In his follow-up piece, Biddle wondered about the motive for what he called “the righteous Twitter mob”:

Each time, each slap, was the same: If we could only put one more wrongheaded head on a pike, humiliate one more bigoted sorority girl or ignorant Floridian, we could heal this world. Each, next outrage post was the one that would make a difference.

He’s right, I think, because it seems that a lot of the motivation for Twitter justice comes from a feeling of impotence. Much of our quality of life is dictated by things over which we have no control at all. We’re all passengers in a car that we never get to drive, and few of us particularly like where it’s headed. When something like the attack in Manchester happens, there’s an urge to do something about it… but what is there to do? What can any of us do about ISIS, or the Middle East policy that created it, or society’s ingrained misogyny, or any of the other factors that may have caused last night’s bombing?
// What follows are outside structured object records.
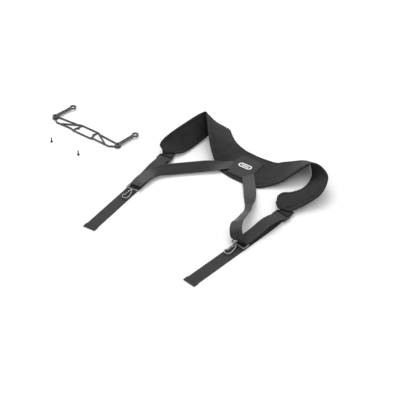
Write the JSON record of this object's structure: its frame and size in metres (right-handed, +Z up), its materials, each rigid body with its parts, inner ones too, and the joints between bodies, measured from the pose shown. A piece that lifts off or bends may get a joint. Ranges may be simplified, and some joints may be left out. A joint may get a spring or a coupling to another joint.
{
  "type": "chest harness for a hand-held controller",
  "caption": "Padded shoulder yoke with front webbing, side straps, buckles and swivel snap hooks, and a folding lattice bracket with mounting screws, laid out flat.",
  "frame": {"origin": "on the table under the middle of the back pad, at the centre of its flat underside", "axes": "+Z up from the table; +X across the wearer's back to the right; +Y towards the neck edge"},
  "size_m": [0.9522, 0.6578, 0.0743],
  "materials": {
    "cover_fabric": "matt woven",
    "foam": "closed-cell foam",
    "binding": "grosgrain tape",
    "patch": "matt",
    "mark": "printed",
    "satin": "satin woven",
    "webbing": "herringbone woven",
    "buckle": "moulded",
    "wire": "satin",
    "truss_metal": "anodised",
    "arm_metal": "anodised",
    "dark_steel": "black oxide"
  },
  "bodies": {
    "harness": {"yoke_foam": "foam", "yoke_cover": "cover_fabric", "yoke_lining": "cover_fabric", "edge_binding": "binding", "centre_patch": "patch", "patch_mark": "mark", "left_side_strap": "satin", "left_front_strap": "webbing", "left_tail_run": "webbing", "left_pad_loop": "webbing", "right_side_strap": "satin", "right_front_strap": "webbing", "right_tail_run": "webbing", "right_pad_loop": "webbing"},
    "left_ring_body": {"left_ring": "wire"},
    "left_eye_body": {"left_swivel_eye": "wire"},
    "left_hook_body": {"left_hook": "wire", "left_gate_pin": "wire"},
    "left_gate_body": {"left_gate": "wire"},
    "left_buckle_body": {"left_buckle": "buckle", "left_strap_bight": "webbing"},
    "left_tail_body": {"left_free_tail": "webbing", "left_tail_hem": "webbing"},
    "right_ring_body": {"right_ring": "wire"},
    "right_eye_body": {"right_swivel_eye": "wire"},
    "right_hook_body": {"right_hook": "wire", "right_gate_pin": "wire"},
    "right_gate_body": {"right_gate": "wire"},
    "right_buckle_body": {"right_buckle": "buckle", "right_strap_bight": "webbing"},
    "right_tail_body": {"right_free_tail": "webbing", "right_tail_hem": "webbing"},
    "bracket": {"bracket_truss": "truss_metal", "left_pivot_screw": "dark_steel", "right_pivot_screw": "dark_steel"},
    "left_arm": {"left_bracket_arm": "arm_metal"},
    "right_arm": {"right_bracket_arm": "arm_metal"},
    "left_screw": {"left_mounting_screw": "dark_steel"},
    "right_screw": {"right_mounting_screw": "dark_steel"}
  },
  "joints": [
    {"name": "left_ring_flip", "type": "hinge", "parent": "harness", "child": "left_ring_body", "pos_m": [-0.193, -0.273, 0.0066], "axis": [-0.9899, -0.1414, 0], "range_deg": [0, 100]},
    {"name": "left_hook_lift", "type": "hinge", "parent": "left_ring_body", "child": "left_eye_body", "pos_m": [-0.18995, -0.29438, 0.0066], "axis": [-0.9899, -0.1414, 0], "range_deg": [0, 80]},
    {"name": "left_hook_swivel", "type": "hinge", "parent": "left_eye_body", "child": "left_hook_body", "pos_m": [-0.18881, -0.3023, 0.0066], "axis": [-0.1414, 0.9899, 0], "range_deg": [-14, 14]},
    {"name": "left_gate_open", "type": "hinge", "parent": "left_hook_body", "child": "left_gate_body", "pos_m": [-0.19122, -0.30951, 0.0066], "axis": [0, 0, 1], "range_deg": [0, 22], "stiffness_Nm_per_rad": 0.02, "springref_deg": -17.19},
    {"name": "left_buckle_tilt", "type": "hinge", "parent": "harness", "child": "left_buckle_body", "pos_m": [-0.21749, -0.10161, 0.008], "axis": [-0.9899, -0.1414, 0], "range_deg": [0, 30]},
    {"name": "left_tail_fold", "type": "hinge", "parent": "harness", "child": "left_tail_body", "pos_m": [-0.18298, -0.39773, 0.0016], "axis": [-0.9936, -0.1131, 0], "range_deg": [0, 140]},
    {"name": "right_ring_flip", "type": "hinge", "parent": "harness", "child": "right_ring_body", "pos_m": [0.207, -0.29, 0.0066], "axis": [-0.9909, 0.1348, 0], "range_deg": [0, 8]},
    {"name": "right_hook_lift", "type": "hinge", "parent": "right_ring_body", "child": "right_eye_body", "pos_m": [0.20409, -0.3114, 0.0066], "axis": [-0.9909, 0.1348, 0], "range_deg": [0, 60]},
    {"name": "right_hook_swivel", "type": "hinge", "parent": "right_eye_body", "child": "right_hook_body", "pos_m": [0.20301, -0.31933, 0.0066], "axis": [0.1348, 0.9909, 0], "range_deg": [-14, 14]},
    {"name": "right_gate_open", "type": "hinge", "parent": "right_hook_body", "child": "right_gate_body", "pos_m": [0.19872, -0.32561, 0.0066], "axis": [0, 0, 1], "range_deg": [0, 22], "stiffness_Nm_per_rad": 0.02, "springref_deg": -17.19},
    {"name": "right_buckle_tilt", "type": "hinge", "parent": "harness", "child": "right_buckle_body", "pos_m": [0.22992, -0.1216, 0.008], "axis": [-0.9909, 0.1348, 0], "range_deg": [0, 30]},
    {"name": "right_tail_fold", "type": "hinge", "parent": "harness", "child": "right_tail_body", "pos_m": [0.19865, -0.41488, 0.0016], "axis": [-0.9947, 0.103, 0], "range_deg": [0, 140]},
    {"name": "bracket_lift", "type": "slide", "parent": "harness", "child": "bracket", "axis": [0, 0, 1], "range_m": [0, 0.12]},
    {"name": "left_arm_fold", "type": "hinge", "parent": "bracket", "child": "left_arm", "pos_m": [-0.659, -0.147, 0.0053], "axis": [0, 0, -1], "range_deg": [-14, 86]},
    {"name": "right_arm_fold", "type": "hinge", "parent": "bracket", "child": "right_arm", "pos_m": [-0.381, -0.147, 0.0053], "axis": [0, 0, 1], "range_deg": [-6, 94]},
    {"name": "left_screw_lift", "type": "slide", "parent": "harness", "child": "left_screw", "axis": [0, 0, 1], "range_m": [0, 0.08]},
    {"name": "right_screw_lift", "type": "slide", "parent": "harness", "child": "right_screw", "axis": [0, 0, 1], "range_m": [0, 0.08]}
  ]
}
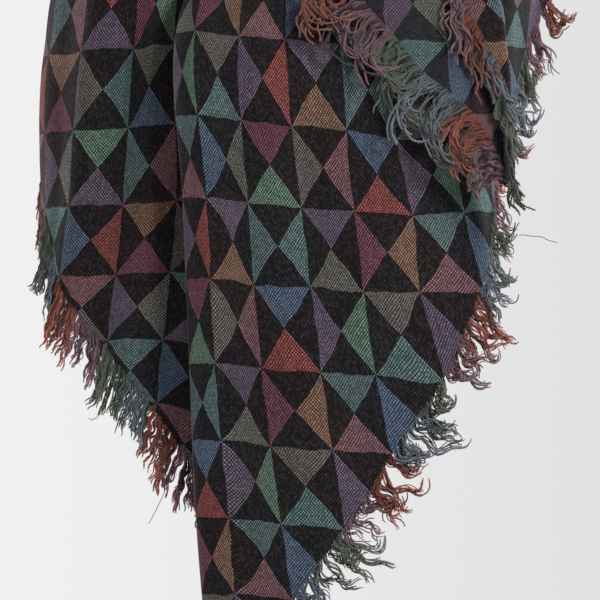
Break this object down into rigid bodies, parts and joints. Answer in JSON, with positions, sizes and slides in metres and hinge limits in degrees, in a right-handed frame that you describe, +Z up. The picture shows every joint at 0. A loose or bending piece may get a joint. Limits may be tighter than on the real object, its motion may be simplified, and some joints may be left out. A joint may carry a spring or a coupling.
{
  "type": "neck scarf",
  "caption": "Worn square woven neck scarf, wrapped at the neck, with a fringed corner point in front, a deep pleat at its left and a side corner over it.",
  "frame": {"origin": "middle of the neck opening, on the neck's axis", "axes": "+Z up along the neck, -Y to the front, where the point hangs, +X to the right of a viewer who faces the front"},
  "size_m": [0.4149, 0.3153, 0.7254],
  "materials": {
    "cloth": "soft matte plain weave of dark and muted coloured yarns, in half-square triangles",
    "cloth_wrong_side": "the same cloth's paler and softer wrong side",
    "fringe": "ravelled crimped yarn in bands of rust, mauve, green and blue-grey"
  },
  "bodies": {
    "root": {"neck_wrap": "cloth", "front_drape": "cloth", "tail_end": "cloth_wrong_side", "fringe_left_hem": "fringe", "fringe_right_hem": "fringe", "fringe_tail_outer": "fringe", "fringe_tail_turned": "fringe"}
  },
  "joints": []
}
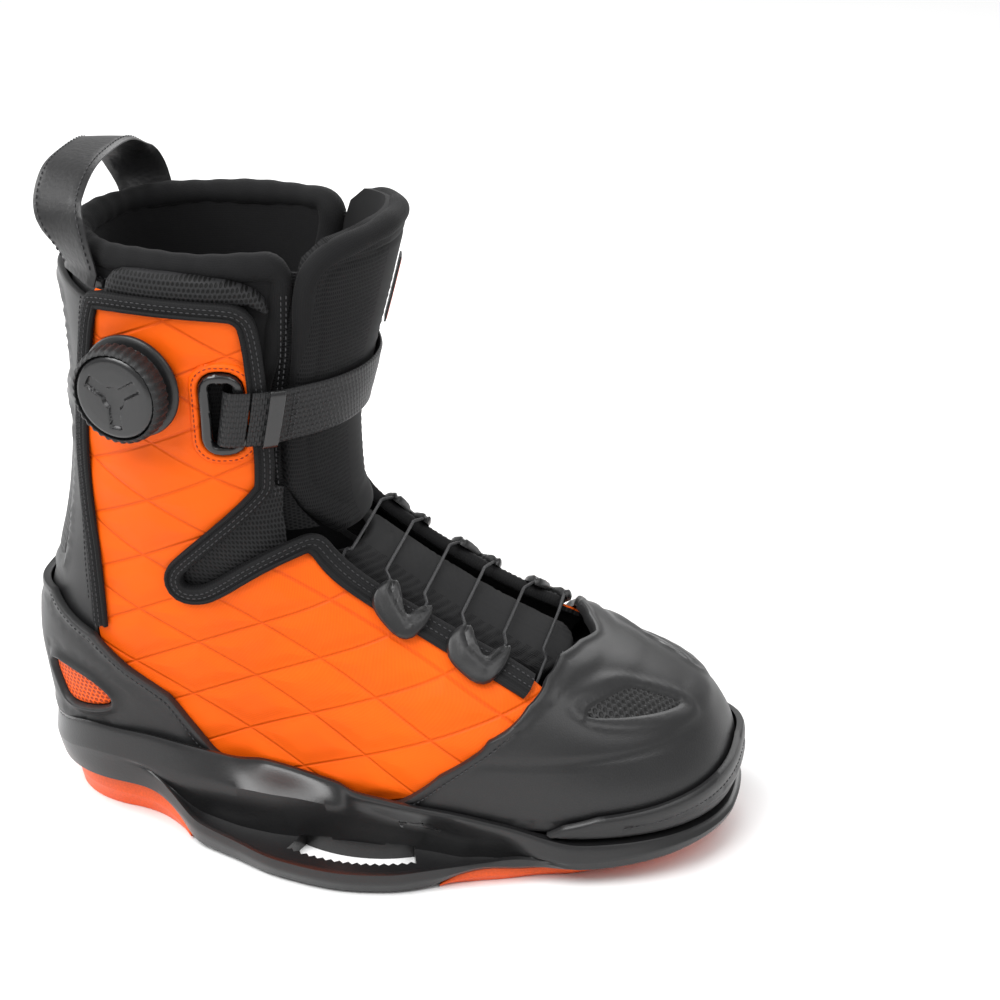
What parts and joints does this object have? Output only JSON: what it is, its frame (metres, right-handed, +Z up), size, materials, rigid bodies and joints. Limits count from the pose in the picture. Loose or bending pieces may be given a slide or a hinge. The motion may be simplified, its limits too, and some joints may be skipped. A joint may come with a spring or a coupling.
{
  "type": "wakeboard boot",
  "caption": "Right wakeboard boot with orange quilted upper, black moulded chassis, dial lacing, padded tongue and a webbing ankle strap on a ladder.",
  "frame": {"origin": "on the board plane, midway between the two arc slots, at the middle of the chassis's central rib", "axes": "+X towards the toe, +Y towards the inner side of the foot, +Z up out of the board"},
  "size_m": [0.3252, 0.1758, 0.3061],
  "materials": {
    "black_mesh": "open mesh",
    "black_plastic": "satin moulded",
    "black_rubber": "satin moulded",
    "black_trim": "woven tape",
    "fibre_board": "pressed fibre board",
    "footbed_foam": "matte foam with cloth top",
    "liner_fabric": "matte neoprene",
    "orange_foam": "satin moulded foam",
    "orange_shell": "matte coated textile, embossed",
    "steel": "zinc plated",
    "webbing": "woven, slight sheen"
  },
  "bodies": {
    "boot": {"chassis": "black_plastic", "heel_pad": "orange_foam", "toe_pad": "orange_foam", "lasting_board": "fibre_board", "chassis_screw_1": "steel", "chassis_screw_2": "steel", "chassis_screw_3": "steel", "chassis_screw_4": "steel", "quarter_lateral": "orange_shell", "binding_lateral": "black_trim", "quarter_medial": "orange_shell", "binding_medial": "black_trim", "ankle_gusset_lateral": "black_mesh", "ankle_gusset_medial": "black_mesh", "toe_cap": "black_rubber", "toe_bumper": "black_rubber", "heel_cup": "black_rubber", "heel_window_lateral": "orange_foam", "heel_window_medial": "orange_foam", "spine_shell": "black_rubber", "liner": "liner_fabric", "footbed": "footbed_foam", "tongue_instep": "black_mesh", "collar_lateral": "black_mesh", "collar_medial": "black_mesh", "webbing_anchor": "webbing", "peg_plate": "black_plastic", "strap_ring": "black_plastic", "dial_base": "black_plastic", "lace": "webbing", "lace_guide_1": "black_plastic", "lace_guide_2": "black_plastic", "lace_guide_3": "black_plastic", "lace_guide_4": "black_plastic", "lace_guide_5": "black_plastic", "loop_anchor_lateral": "black_rubber", "loop_anchor_medial": "black_rubber", "side_tab": "black_rubber"},
    "reel": {"dial_spool": "black_plastic"},
    "dial_cap": {"dial_knob": "black_plastic", "dial_grip": "black_rubber"},
    "webbing": {"webbing_strap": "webbing", "strap_keeper": "black_plastic"},
    "ladder": {"ladder_strap": "black_plastic"},
    "tongue": {"tongue_shin": "black_mesh", "tongue_label": "black_rubber"},
    "loop": {"pull_loop": "black_rubber"}
  },
  "joints": [
    {"name": "dial_spin", "type": "hinge", "parent": "boot", "child": "reel", "pos_m": [-0.09034, -0.05645, 0.221], "axis": [-0.2099, -0.9769, -0.0405], "continuous": true},
    {"name": "dial_pull", "type": "slide", "parent": "reel", "child": "dial_cap", "axis": [-0.2099, -0.9769, -0.0405], "range_m": [0, 0.0035]},
    {"name": "ladder_lift", "type": "hinge", "parent": "webbing", "child": "ladder", "pos_m": [-0.01598, 0.03639, 0.209], "axis": [0, 0, -1], "range_deg": [0, 100]},
    {"name": "strap_swing", "type": "hinge", "parent": "boot", "child": "webbing", "pos_m": [-0.04107, -0.05616, 0.209], "axis": [0, 0, -1], "range_deg": [0, 25]},
    {"name": "tongue_tilt", "type": "hinge", "parent": "boot", "child": "tongue", "pos_m": [-0.003, 0, 0.14], "axis": [0, 1, 0], "range_deg": [0, 10]},
    {"name": "loop_lean", "type": "hinge", "parent": "boot", "child": "loop", "pos_m": [-0.117, 0, 0.265], "axis": [0, -1, 0], "range_deg": [0, 35], "stiffness_Nm_per_rad": 0.03, "springref_deg": -5.73}
  ],
  "couplings": [
    {"joint": "strap_swing", "follows": "ladder_lift", "ratio": 0.25},
    {"joint": "tongue_tilt", "follows": "ladder_lift", "ratio": 0.1}
  ]
}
Nothing, obviously. But we can drag the guy who made the stupid joke. There was a similar motive at play in the notorious Reddit suspect scavenger hunt after the Boston bombing. At face value, an act of terrorism is something entirely inscrutable. By its very nature, it defies rational explanation. It’s a natural human response to want to put a face to that act, to have someone to lash out at, someone whose motivations can be pored over, someone to blame. In the case of the Boston marathon, the Reddit hive mind decided that it was going to find someone, anyone, to blame — and it didn’t take long for it to do so. Sadly, the collective wisdom of a million carbuncular armchair detectives isn’t up to the task of real police work, as the unfortunate Salaheddin Barhoum and Yassine Zaimi — who appeared on the cover of the New York Post as “suspects” (and it says something about that paper that it apparently does its journalism on Reddit) — can attest.

Thankfully, in this case, the internet hasn’t attempted to find a suspect — on the whole, the power of social media and always-on connectivity have been put to good use, in trying to find missing people and in co-ordinating responses and distribution of aid. But it has, nevertheless, found someone to blame: the hapless David Leavitt, who stuck his head into the lion’s mouth of his own free will, and spent most of last night with the lion’s incisors mashing at his skull.

But really, there’s nothing good about this entire saga. Mob justice — any sort of mob justice — is no justice at all, and raining righteous outrage that’s orders of magnitude disproportionate to the nature of the offense onto someone, anyone, is a process that diminishes everyone involved. Seeking catharsis at the expense of others is human nature, perhaps, but on the whole — there are exceptions, obviously — it’s a part of human nature that does us no favors.